Death looms large in this ballpark. The abusive fan scenario is taken to the extreme, when his cries of "Kill the Umpire! Kill the Umpire!" are acted upon a little too literally. When a gun blast is heard from the field, we see his saddened reaction to his severe order being carried out, while "Taps" plays on the soundtrack. The camera never leaves the fan's face  — which literally turns gray — during this entire turn of events. Be careful what you wish for, pal.

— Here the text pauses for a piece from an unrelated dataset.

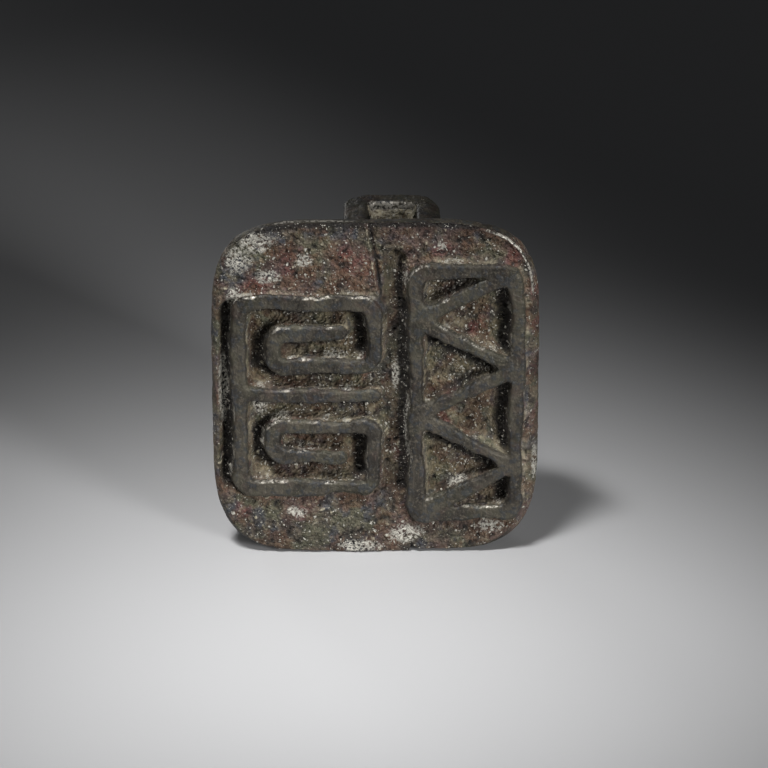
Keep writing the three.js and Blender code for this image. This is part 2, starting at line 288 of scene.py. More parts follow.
def groove_share(x, z):
    """1 in the deep ground, 0 on the bare margins."""
    left_ground = {
        "left": FRET_MM["left"] - SIDE_CHANNEL_MM, "right": BAND_MM["left"] + 1.0,
        "bottom": FRET_MM["bottom"] + 0.3, "top": FRET_MM["top"] - 0.3,
    }
    channel = dict(CHANNEL_MM, bottom=FRET_MM["top"] - 4)
    nearest = np.minimum.reduce([
        inside_panel(x, z, left_ground, 0, PANEL_CORNER_MM),
        inside_panel(x, z, BAND_MM, PANEL_MARGIN_MM, PANEL_CORNER_MM),
        inside_panel(x, z, channel, CHANNEL_MARGIN_MM, CHANNEL_CORNER_MM),
    ])
    return 1 - ramp(nearest, -0.55, 0.45)


# The crease in the upper margin: the ground is higher on its left. Places run from its top end down.
CREASE_MM = [(-0.8, 42.8), (-0.1, 38.6), (0.5, 34.6)]


def beyond_crease(x, z):
    """Distance to the right of the crease, in millimetres."""
    return x - np.interp(z, [p[1] for p in CREASE_MM[::-1]], [p[0] for p in CREASE_MM[::-1]])


# The strokes are shifted this far in x and z to find what lies on one side of them, in millimetres:
# earth with painted light on the side that looks up and to the right, painted shade on the side that looks
# down and to the left, and the edges that look up and to the left, rubbed bright with a painted highlight or
# carrying a white crust and a painted highlight
EARTH_AND_LIGHT_SHIFT_MM = (-0.42, -0.30)
PAINTED_SHADE_SHIFT_MM = (0.95, 0.50)
RUB_HIGHLIGHT_SHIFT_MM = (0.24, -0.34)


def stroke_distances(x, z, flat, stroke):
    """Distance outside the strokes, the same for earth with painted light and for painted shade, and 1 where
    a wall looks up and left.
    """
    paths = stroke_paths(stroke)
    swell = 0.30 * smooth_noise(flat, 4.5, 31) + 0.13 * smooth_noise(flat, 1.5, 32)
    swell = swell + 0.07 * smooth_noise(flat, 0.7, 33)
    half_width = stroke / 2 * (1.06 + swell)
    plain_reach, earth_and_light_reach, painted_shade_reach, rub_highlight_reach = (
        away_from_paths(x + shift_x, z + shift_z, paths) - half_width
        for shift_x, shift_z in ((0, 0), EARTH_AND_LIGHT_SHIFT_MM, PAINTED_SHADE_SHIFT_MM, RUB_HIGHLIGHT_SHIFT_MM)
    )
    nicks = 0.3 * pits(flat, 2.4, 0.55, 0.25, 121)
    off_stroke = plain_reach + nicks
    return off_stroke, earth_and_light_reach, painted_shade_reach, ramp(off_stroke - rub_highlight_reach, 0.0, 0.3)


def ground_floor(points, deep, from_edge, sizes, coarse, fine, grain):
    """Depth of the ground between the strokes, and how much crust its crease adds or takes."""
    past_crease = beyond_crease(points[:, 0], points[:, 2])
    high_up = ramp(points[:, 2], 33.5, 35.0)
    ridge = np.exp(-((past_crease + 0.26) / 0.20) ** 2) * high_up
    trench = np.exp(-((past_crease - 0.14) / 0.19) ** 2) * high_up
    margin = sizes.ground / MM * mixed(0.62, 1.15, ramp(past_crease, -0.05, 0.3))
    margin = margin * mixed(0.45, 1.0, ramp(points[:, 2], 0.0, 7.0))
    floor = mixed(margin - 0.30 * ridge + 0.60 * trench, sizes.groove / MM, deep)
    near_edge = (1 - ramp(from_edge, 0.0, 1.7)) * (1 - deep)
    floor = floor - 0.6 * near_edge * np.maximum(floor - sizes.rim_setback / MM, 0)
    floor = floor + mixed(0.15, 0.36, deep) * coarse + mixed(0.19, 0.11, deep) * fine
    floor = floor + mixed(0.08, 0.04, deep) * grain
    return floor, 0.35 * ridge - 0.9 * trench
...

Such sudden turns from silly gags to a very dark moment (while still being part of a silly gag) are par for the course in an Avery picture, and what I feel is what makes his films, ironically, burst with life a little more for the viewer. 

The infield fly rule of comedy — the "rule of threes" — has been in clear effect since the beginning of Batty Baseball, and it must be fulfilled by picture's end. The running gag in the cartoon (an Avery necessity) involves the pipsqueak catcher running under and in front of the batter over and over again, catching the ball before it gets to the plate, yelling things like, "That's the ol' pepper, boy!" and "That's the ol' stuff!" (which Bugs Bunny similarly says in his baseball cartoon). As a result, in the finale the catcher ultimately "catches it" right in the head from the batter (but the terrible blow is taken offscreen). The narrator announces a moment of silence, and the now-winged and haloed catcher is seen floating up to heaven holding a sign that reads, "Sad Ending, Isn't It?"

It is sad, yes, but extremely shocking and funny. And that's the point of a Tex Avery film, isn't it?

[Editor's note: The text and photos for this article were expanded and updated on 11/5/2015.]